**Request:** Report how many lines hold the word "piece"; give nothing but the number.

-- start of Data lines --

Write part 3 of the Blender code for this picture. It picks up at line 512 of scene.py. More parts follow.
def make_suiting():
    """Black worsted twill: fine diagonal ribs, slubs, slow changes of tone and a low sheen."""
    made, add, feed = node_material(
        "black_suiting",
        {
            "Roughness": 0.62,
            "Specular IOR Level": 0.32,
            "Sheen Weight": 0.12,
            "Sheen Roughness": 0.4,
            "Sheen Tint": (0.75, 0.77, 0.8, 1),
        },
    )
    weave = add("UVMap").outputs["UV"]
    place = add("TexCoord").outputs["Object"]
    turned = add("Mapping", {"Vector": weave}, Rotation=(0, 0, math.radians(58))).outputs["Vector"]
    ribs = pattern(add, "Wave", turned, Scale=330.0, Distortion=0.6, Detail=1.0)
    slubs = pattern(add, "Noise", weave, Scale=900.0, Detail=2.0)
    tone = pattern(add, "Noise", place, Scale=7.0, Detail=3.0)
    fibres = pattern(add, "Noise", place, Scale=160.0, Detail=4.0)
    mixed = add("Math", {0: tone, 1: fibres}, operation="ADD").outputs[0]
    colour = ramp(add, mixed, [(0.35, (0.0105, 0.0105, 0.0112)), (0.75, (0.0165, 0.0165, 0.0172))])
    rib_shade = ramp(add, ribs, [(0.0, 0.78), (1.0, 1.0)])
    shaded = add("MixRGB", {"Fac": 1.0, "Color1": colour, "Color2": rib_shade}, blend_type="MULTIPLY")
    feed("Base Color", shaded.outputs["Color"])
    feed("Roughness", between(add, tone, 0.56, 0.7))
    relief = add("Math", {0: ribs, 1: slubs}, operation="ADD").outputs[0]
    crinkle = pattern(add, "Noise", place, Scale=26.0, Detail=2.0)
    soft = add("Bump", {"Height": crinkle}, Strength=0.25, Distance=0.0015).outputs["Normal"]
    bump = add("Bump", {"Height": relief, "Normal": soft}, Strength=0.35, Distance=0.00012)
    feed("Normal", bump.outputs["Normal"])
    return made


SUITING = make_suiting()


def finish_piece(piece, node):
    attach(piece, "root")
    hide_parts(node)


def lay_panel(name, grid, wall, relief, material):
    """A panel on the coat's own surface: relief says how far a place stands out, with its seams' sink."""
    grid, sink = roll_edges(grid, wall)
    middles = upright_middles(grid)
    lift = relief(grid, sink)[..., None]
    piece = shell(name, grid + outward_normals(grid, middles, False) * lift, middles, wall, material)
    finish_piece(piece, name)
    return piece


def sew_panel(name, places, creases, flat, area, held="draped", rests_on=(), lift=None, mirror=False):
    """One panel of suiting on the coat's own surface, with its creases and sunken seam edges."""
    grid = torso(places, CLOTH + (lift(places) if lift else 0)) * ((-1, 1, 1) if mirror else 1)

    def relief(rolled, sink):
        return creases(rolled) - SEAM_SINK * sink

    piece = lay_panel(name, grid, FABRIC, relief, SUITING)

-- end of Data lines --

**Response to this task:** 6